For fourteen months, then, we witnessed a state of things so paradoxical as to be without parallel in history. It was our professed creed that the fleet existed to seize and control sea communications. The enemy conceded us this control and, so far from using it to straiten him so relentlessly that he would have no choice but to fight for relief from it, we actually permitted him to draw, through sources absolutely under our control, for essentials in the form of overseas supplies that he needed in a war which all the world realized must now be a prolonged one. The traditional naval policy of the country was thus not reflected in the action of the country’s government, because that policy had no representation in the Navy’s counsels. There is, perhaps, no single heresy for which so high and disastrous a price has been paid.

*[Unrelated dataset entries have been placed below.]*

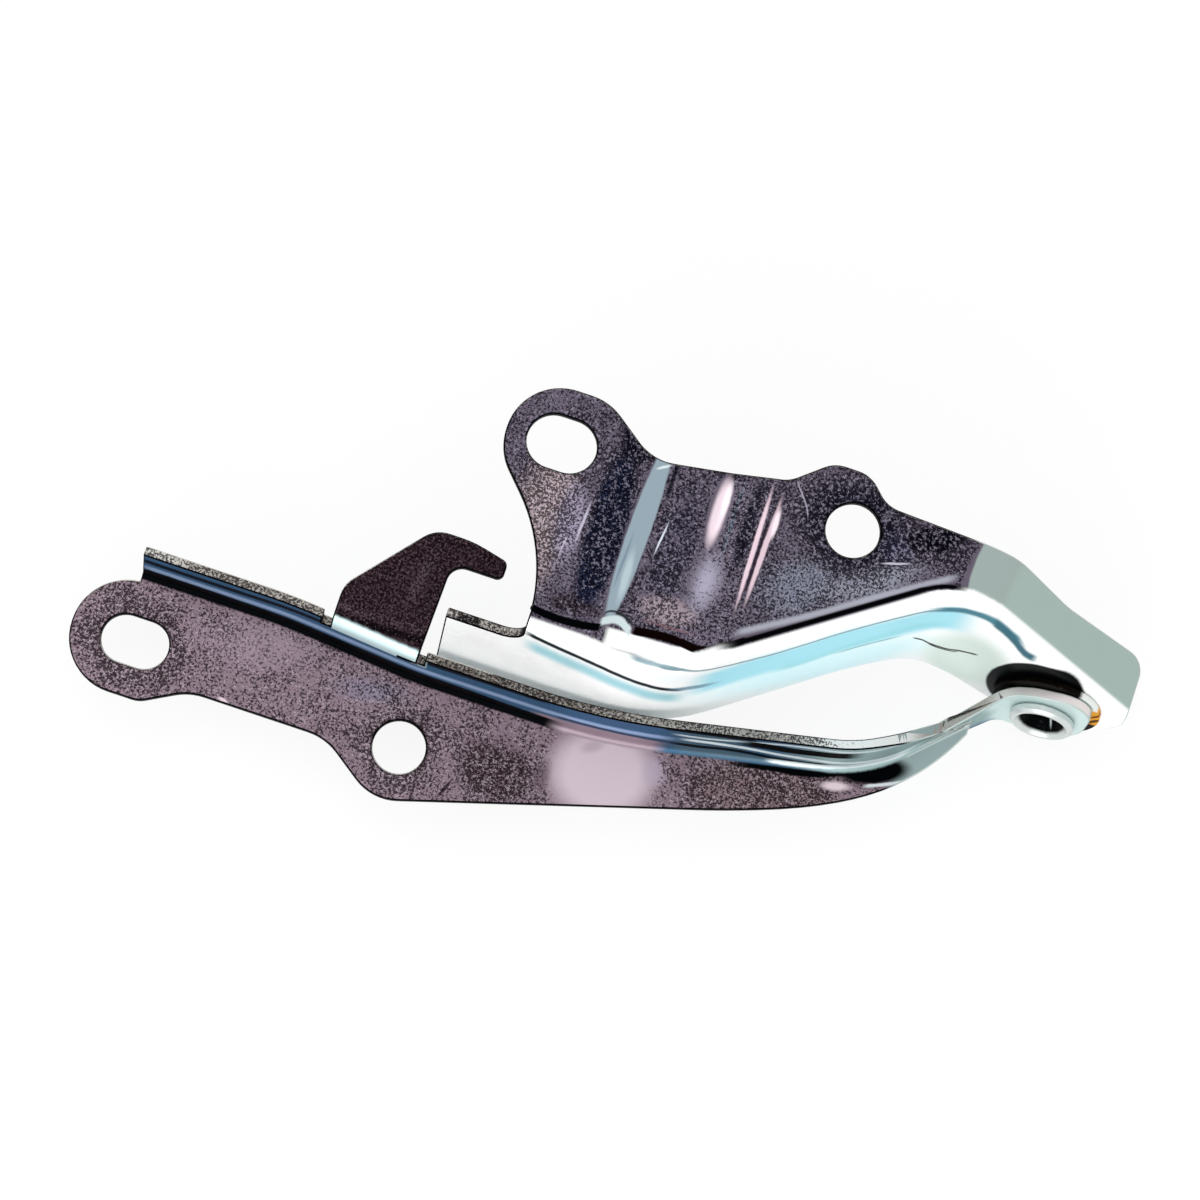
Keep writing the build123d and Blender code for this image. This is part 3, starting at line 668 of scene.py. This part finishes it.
ARM_DENSITY = (
    Patch((14.0, 56.0), (9.0, 26.0), grey(0.75), 0, 1.0, 0.4),
    Patch((28.0, 58.0), (5.0, 26.0), grey(0.8), 0, 1.0, 0.3),
    Patch((44.0, 60.0), (6.0, 18.0), grey(0.75), 0, 1.0, 0.4),
    Patch((50.6, 67.5), (2.8, 9.5), grey(0.05), 1, 1.0, 0.3),
    Patch((52.0, 50.0), (6.0, 10.0), grey(0.35), 0, 1.0, 0.6),
    Patch((70.0, 60.0), (12.0, 18.0), grey(0.6), 0, 1.0, 0.6),
    Patch((80.0, 73.0), (16.0, 14.0), grey(0.9), 0, 1.0, 0.3),
    Patch((98.0, 75.0), (9.0, 5.0), grey(0.95), 20, 1.0, 0.4),
    Patch((35.3, 57.5), (2.6, 24.0), grey(0.0), -1, 1.0, 0.1),
    Streak(((61, 41.0), (76, 50.2), (84, 55.6), (97.5, 64.6), (105, 69)), 2.2, grey(0.2), 1.0, 0.5, 2.0),
    Patch((130.0, 70.0), (25.0, 25.0), grey(0.0), 0, 1.0, 0.05),
)
# The arm web's white and cyan are painted reflection; the black patch by the pivot and the dark line below the fold
# are painted shade.
ARM_WEB_REFLECTIONS_AND_SHADE = (
    Patch((84.0, 9.0), (34.0, 13.0), srgb(218, 246, 250), 0, 1.0, 0.7),
    Streak(
        ((18, 21.5), (26, 19.0), (35, 17.0), (43, 14.5), (52, 10.5), (58, 9.5)),
        4.5, srgb(160, 212, 220), 0.95, 0.9, 5.0,
    ),
    Streak(
        ((54, 16.5), (60, 17.0), (69, 19.2), (77, 20.5), (86, 23.0), (99, 23.0), (106, 26), (114, 27.5)),
        8.5, srgb(170, 226, 238), 1.0, 0.55, 8.0,
    ),
    Streak(((72, 13.5), (79, 15.0), (86, 17.6), (99, 20.5), (108, 23)), 2.6, srgb(158, 220, 228), 0.8, 0.8, 5.0),
    Streak(((84, 14.6), (90, 16.2), (99, 16.3)), 0.6, srgb(108, 172, 178), 0.8, 0.7, 4.0),
    Streak(
        ((18, 26.9), (26, 24.3), (33, 22.5), (40, 20.5), (46.3, 17.8), (52, 15.3), (57, 14.4)),
        1.25, srgb(6, 34, 38), 1.0, 0.6, 3.0,
    ),
    Patch((50.0, 22.0), (7.5, 3.4), srgb(246, 252, 253), -8, 1.0, 0.4),
    Patch((57.5, 15.2), (6.5, 1.7), srgb(112, 150, 168), 0, 0.9, 0.7),
    Patch((51.5, 26.6), (3.8, 0.7), srgb(96, 120, 118), -4, 0.9, 0.6),
    Streak(
        (
            (41, 27.6), (45, 27.3), (53, 26.6), (60, 25.2), (69, 25.1),
            (77, 26.5), (86, 28.6), (93, 29.3), (99.5, 29.4), (106, 31),
        ),
        0.75, srgb(120, 146, 154), 0.9, 0.8, 3.0,
    ),
    Patch((114.0, 8.0), (12.0, 17.0), srgb(217, 230, 222), 0, 1.0, 0.5),
    Streak(
        ((100, 29.6), (104, 30.6), (111.5, 32.6), (115, 31.6), (119, 28.4), (122, 26), (126, 20)),
        2.1, srgb(78, 128, 142), 1.0, 0.7, 5.0,
    ),
    Streak(
        ((114.5, 31.6), (119, 28.0), (121.5, 25.2), (123.4, 22.6), (125.6, 20.4), (128.5, 19.6)),
        2.6, srgb(62, 106, 120), 1.0, 0.7, 2.0,
    ),
    Patch((131.5, 3.5), (11.6, 14.6), BLACK, 0, 1.0, 0.06),
    Streak(
        ((100.5, 14.0), (102.7, 12.4), (108, 9.6), (112, 11.0), (116.3, 11.9)),
        0.55, srgb(20, 26, 24), 0.95, 0.6, 1.0,
    ),
    Streak(((104.5, 10.6), (108, 8.9), (112, 10.4)), 0.4, srgb(20, 26, 24), 0.9, 0.6, 1.0),
)
ARM_EDGE = (Patch((6.6, 20.8), (2.9, 2.0), BLACK, 0, 0.95, 0.3),)
BRACKET_EDGE = (
    Patch((20.0, 1.7), (34.0, 3.0), srgb(112, 104, 98), 0, 0.9, 0.7),
    Patch((100.0, 4.0), (20.0, 6.0), srgb(226, 230, 228), 0, 0.95, 0.6),
    Patch((-64.0, 1.7), (9.0, 3.0), srgb(208, 206, 200), 0, 0.8, 0.8),
    Patch((136.0, 9.0), (20.0, 12.0), srgb(226, 220, 218), 0, 1.0, 0.4),
)
# Painted shade in the rivet's hollow head, and two painted highlights on its rim.
RIVET_HOLLOW_SHADE_AND_HIGHLIGHTS = (
    Patch((135.2, 0.0), (5.5, 5.5), srgb(6, 7, 8), 0, 1.0, 0.12),
    Patch((132.6, 1.4), (0.4, 2.6), srgb(206, 216, 218), -20, 0.8, 0.7),
    Patch((137.4, -2.2), (0.4, 1.8), srgb(206, 216, 218), 30, 0.7, 0.7),
)
# The bush flange's bronze gold, a painted highlight above it, and dark streaks.
BUSH_BRONZE_AND_HIGHLIGHT = (
    Patch((145.0, 8.5), (5.5, 4.5), srgb(232, 236, 232), -30, 1.0, 0.25),
    Patch((146.4, 2.4), (4.5, 4.4), srgb(224, 164, 52), -30, 1.0, 0.3),
    Patch((146.2, 3.4), (2.4, 0.5), srgb(92, 50, 16), 60, 0.85, 0.5),
    Patch((146.4, 0.6), (2.6, 0.7), srgb(58, 30, 12), 60, 0.9, 0.5),
)


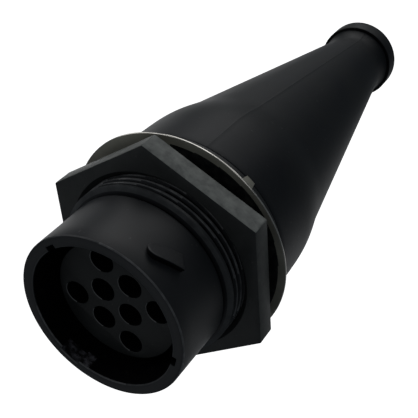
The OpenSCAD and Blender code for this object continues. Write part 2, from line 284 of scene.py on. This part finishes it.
def moulded(name, colour, tint, rough, grain=2600, depth=0.02, specular=0.5, smears=90, dust=0.25,
             patch_start=0.32):
    """Moulded plastic or rubber: eroded grain, soft patches of tint and gloss, flecks of dust.

    A higher patch_start leaves more of the first colour showing between the patches.
    """
    finish = bpy.data.materials.new(name)
    finish.use_nodes = True
    nodes, links = finish.node_tree.nodes, finish.node_tree.links
    shader = nodes["Principled BSDF"]
    shader.inputs["Specular IOR Level"].default_value = specular
    place = nodes.new("ShaderNodeTexCoord")
    patches = nodes.new("ShaderNodeTexNoise")
    patches.inputs["Scale"].default_value = smears
    patches.inputs["Detail"].default_value = 6
    patches.inputs["Roughness"].default_value = 0.6
    links.new(place.outputs["Object"], patches.inputs["Vector"])
    mix = nodes.new("ShaderNodeValToRGB")
    mix.color_ramp.elements[0].position = patch_start
    mix.color_ramp.elements[0].color = (*colour, 1)
    mix.color_ramp.elements[1].position = 0.72
    mix.color_ramp.elements[1].color = (*tint, 1)
    links.new(patches.outputs["Fac"], mix.inputs["Fac"])
    specks = nodes.new("ShaderNodeTexNoise")
    specks.inputs["Scale"].default_value = 1100
    specks.inputs["Detail"].default_value = 2
    links.new(place.outputs["Object"], specks.inputs["Vector"])
    fleck = nodes.new("ShaderNodeMapRange")
    fleck.inputs["From Min"].default_value = 0.70
    fleck.inputs["From Max"].default_value = 0.78
    fleck.inputs["To Max"].default_value = dust
    links.new(specks.outputs["Fac"], fleck.inputs["Value"])
    dusty = nodes.new("ShaderNodeMix")
    dusty.data_type = "RGBA"
    dusty.inputs["B"].default_value = (0.20, 0.20, 0.19, 1)
    links.new(fleck.outputs["Result"], dusty.inputs["Factor"])
    links.new(mix.outputs["Color"], dusty.inputs["A"])
    links.new(dusty.outputs["Result"], shader.inputs["Base Color"])
    gloss = nodes.new("ShaderNodeMapRange")
    gloss.inputs["To Min"].default_value = rough - 0.06
    gloss.inputs["To Max"].default_value = rough + 0.08
    links.new(patches.outputs["Fac"], gloss.inputs["Value"])
    links.new(gloss.outputs["Result"], shader.inputs["Roughness"])
    pits = nodes.new("ShaderNodeTexNoise")
    pits.inputs["Scale"].default_value = grain
    pits.inputs["Detail"].default_value = 3
    links.new(place.outputs["Object"], pits.inputs["Vector"])
    bump = nodes.new("ShaderNodeBump")
    bump.inputs["Strength"].default_value = 0.35
    bump.inputs["Distance"].default_value = depth * mm
    links.new(pits.outputs["Fac"], bump.inputs["Height"])
    links.new(bump.outputs["Normal"], shader.inputs["Normal"])
    return finish


def repaint(piece, finish, where):
    """Gives a second finish to the faces whose middle and direction pass a test."""
    piece.data.materials.append(finish)
    slot = len(piece.data.materials) - 1
    for face in piece.data.polygons:
        middle, out = face.center, face.normal
        radius = math.hypot(middle.x, middle.z) / mm
        station = (middle.y - rim_y) / mm
        outward = (out.x * middle.x + out.z * middle.z) / max(radius * mm, 1e-9)
        angle = math.degrees(math.atan2(middle.z, middle.x)) % 360
        if where(radius, station, outward, out.y, angle):
            face.material_index = slot


shell_black = moulded("shell_black", (0.015, 0.016, 0.019), (0.026, 0.028, 0.032), 0.46)
shell.data.materials.append(shell_black)
painted_shade_black = moulded("painted_shade_black", (0.002, 0.002, 0.003), (0.004, 0.004, 0.005), 0.34, specular=0.2)
painted_sheen_black = moulded("painted_sheen_black", (0.050, 0.052, 0.055), (0.095, 0.098, 0.102), 0.36, grain=1500,
                     smears=500, dust=0.4)
painted_edge_highlight = moulded("painted_edge_highlight", (0.10, 0.10, 0.105), (0.24, 0.24, 0.245), 0.34, grain=1500,
                    smears=700, dust=0.4)
keyway_dust = moulded("keyway_dust", (0.002, 0.002, 0.003), (0.20, 0.19, 0.22), 0.7, grain=900,
                      depth=0.12, smears=1000, dust=0.3, patch_start=0.46)
# Painted shade: the mouth's wall, the undercut and the roots of the thread are painted near black.
repaint(shell, painted_shade_black, lambda radius, station, outward, forward, angle:
        (0.3 < station < mouth_depth + 0.1 and radius < keyway_r + 0.1)
        or (undercut[0] - 0.16 < station < undercut[1] + 0.05 and radius < barrel_r - 0.05)
        or (undercut[1] + 1 < station < flange_front and radius < thread_r - 0.5))
# Painted highlights: the land in front of the thread, its crests, and the rim's edges are painted paler
# as painted sheen and highlights.
land_back = undercut[1] + land_length
inner_highlight_span = (225, 320)
outer_highlight_span = (5, 118)
outer_sheen_span = (95, 160)
repaint(shell, painted_sheen_black, lambda radius, station, outward, forward, angle:
        (undercut[1] < station < land_back and radius > undercut_r + 0.3)
        or (station < 0.2 and radius < mouth_r + 0.2)
        or (station < rim_edge and radius > barrel_r - 0.2 and outer_sheen_span[0] < angle < outer_sheen_span[1]))
# Thread crests, the rim's inner edge at the bottom and its outer edge on top: painted highlights.
repaint(shell, painted_edge_highlight, lambda radius, station, outward, forward, angle:
        (land_back < station < flange_front - 1 and thread_r - 0.1 < radius < thread_r + 0.1)
        or (station < 0.2 and radius < keyway_r + 0.2 and inner_highlight_span[0] < angle < inner_highlight_span[1])
        or (station < rim_edge and radius > barrel_r - 0.2 and outer_highlight_span[0] < angle < outer_highlight_span[1]))
# Dry dust has settled in the bottom keyway, just inside the rim.
dust_reach = 3
dust_span = (262, 287)
repaint(shell, keyway_dust, lambda radius, station, outward, forward, angle:
        0.2 < station < dust_reach and dust_span[0] < angle < dust_span[1] and outward < -0.5)
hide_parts("shell")
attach(shell, "receptacle")


# Bayonet ramps: three raised wedges that climb round the barrel from a rounded nose. The plug's
# coupling ring rides along their front walls. Behind the walls they run out into the barrel.
ramp_count = 3
ramp_height = 1.25
ramp_nose_r = 1.7
ramp_length = 4.8
ramp_rise = 28.8
ramp_nose_station = 5.1
ramp_nose_angle = 91.2
ramp_edge = 0.16
ramp_root = 0.4
ramp_spine = 3.5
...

It would appear, then, that our pre-war naval policy did not contemplate that immediate and stringent sea pressure that would compel the enemy to action, nor yet the closest and most vigilant kind of watch that would have brought him to action in the promptest and most fatal manner when circumstances compelled him to come out. Nor is it difficult to see why this was so. To profess the communication theory of sea war without realizing that the control of communications is the result of victory, that is, setting up a consequence as an aim while ignoring its cause, inevitably led to the inverted error, an unwillingness so to employ the control of communications, when the enemy ceded them without victory, as to force the enemy into battle as the only hope of escaping an intolerable condition. Not having contemplated and prepared for battle as the first aim of naval policy, they left an instinctive disinclination to force on an affair which they suddenly realized would be as critical as it was certainly unanticipated. It is this which explains possibly the greatest paradox in history, viz., that Germany proclaimed a strict blockade of Great Britain before Great Britain proclaimed such a blockade of Germany.